### Data for this task
---*---
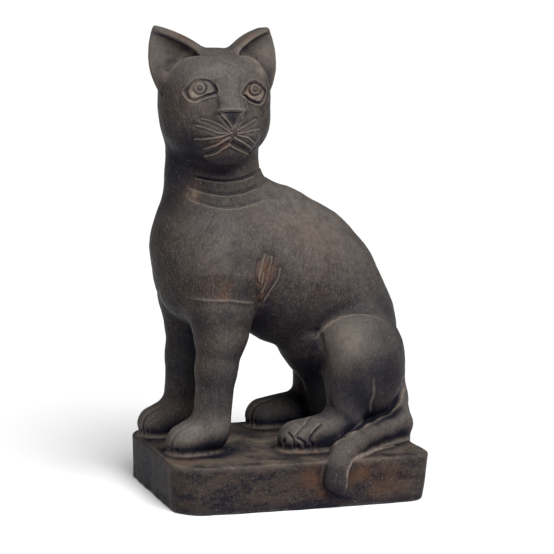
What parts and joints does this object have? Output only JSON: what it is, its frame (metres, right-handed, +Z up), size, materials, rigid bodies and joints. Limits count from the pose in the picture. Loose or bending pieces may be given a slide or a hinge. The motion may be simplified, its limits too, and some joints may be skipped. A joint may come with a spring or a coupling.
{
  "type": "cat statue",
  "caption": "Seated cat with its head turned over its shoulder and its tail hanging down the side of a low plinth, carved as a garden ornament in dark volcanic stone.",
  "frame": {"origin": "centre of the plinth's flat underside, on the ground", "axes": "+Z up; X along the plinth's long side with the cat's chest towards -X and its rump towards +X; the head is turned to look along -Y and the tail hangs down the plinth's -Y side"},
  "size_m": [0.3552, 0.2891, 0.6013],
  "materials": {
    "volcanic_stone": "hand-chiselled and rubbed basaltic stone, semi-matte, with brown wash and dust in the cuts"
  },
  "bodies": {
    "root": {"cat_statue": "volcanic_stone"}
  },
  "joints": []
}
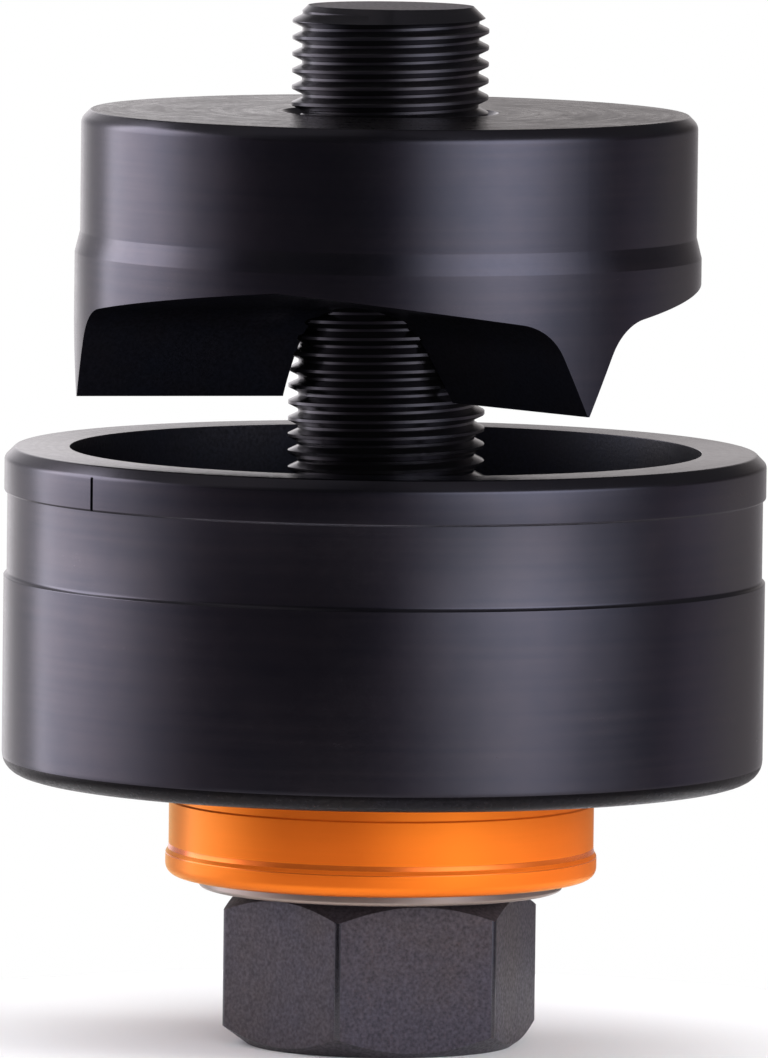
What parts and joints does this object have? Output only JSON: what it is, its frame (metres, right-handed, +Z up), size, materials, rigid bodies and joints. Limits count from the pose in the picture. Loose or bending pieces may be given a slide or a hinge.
---*---
### Written problem
Set all of the entries down again, exactly as they were given.

### Exercise response
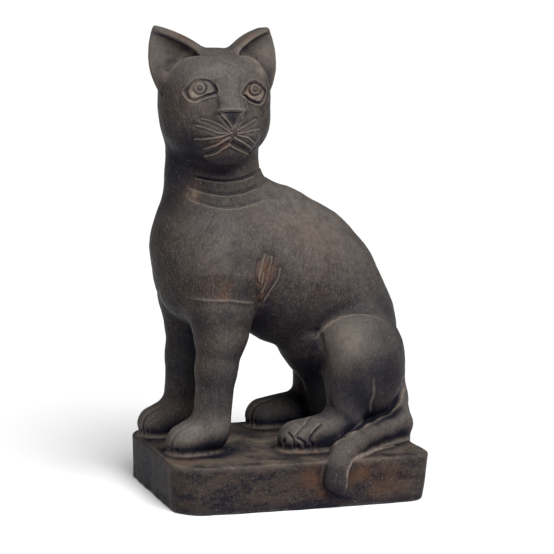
What parts and joints does this object have? Output only JSON: what it is, its frame (metres, right-handed, +Z up), size, materials, rigid bodies and joints. Limits count from the pose in the picture. Loose or bending pieces may be given a slide or a hinge. The motion may be simplified, its limits too, and some joints may be skipped. A joint may come with a spring or a coupling.
{
  "type": "cat statue",
  "caption": "Seated cat with its head turned over its shoulder and its tail hanging down the side of a low plinth, carved as a garden ornament in dark volcanic stone.",
  "frame": {"origin": "centre of the plinth's flat underside, on the ground", "axes": "+Z up; X along the plinth's long side with the cat's chest towards -X and its rump towards +X; the head is turned to look along -Y and the tail hangs down the plinth's -Y side"},
  "size_m": [0.3552, 0.2891, 0.6013],
  "materials": {
    "volcanic_stone": "hand-chiselled and rubbed basaltic stone, semi-matte, with brown wash and dust in the cuts"
  },
  "bodies": {
    "root": {"cat_statue": "volcanic_stone"}
  },
  "joints": []
}
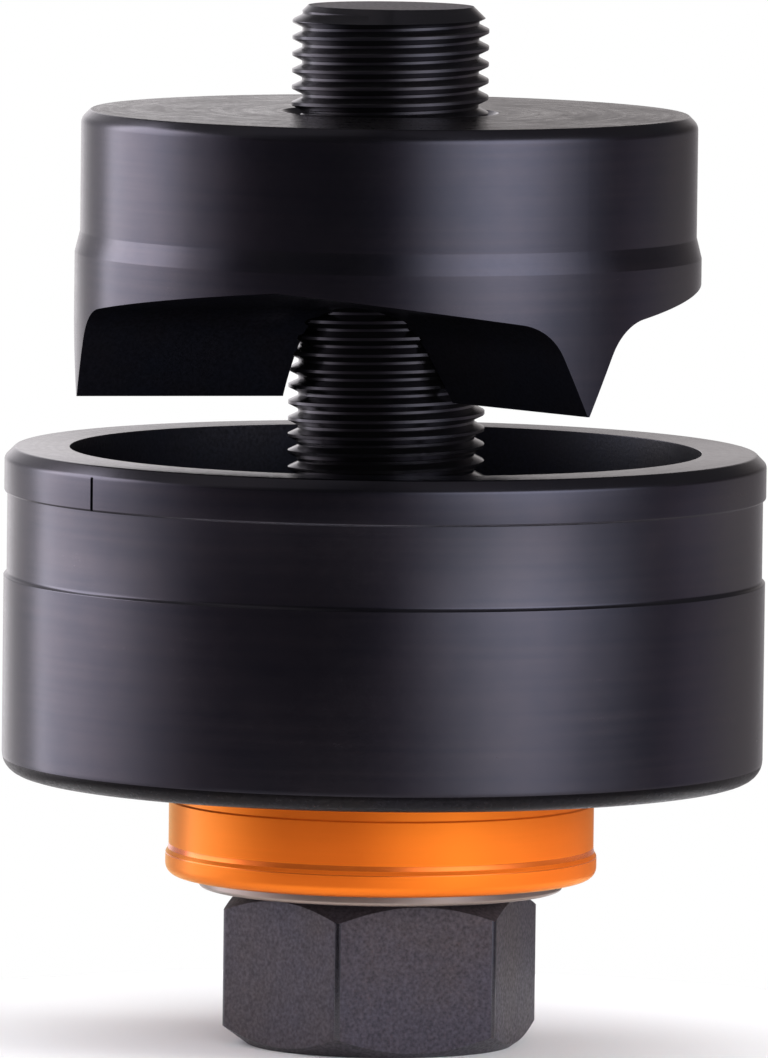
What parts and joints does this object have? Output only JSON: what it is, its frame (metres, right-handed, +Z up), size, materials, rigid bodies and joints. Limits count from the pose in the picture. Loose or bending pieces may be given a slide or a hinge.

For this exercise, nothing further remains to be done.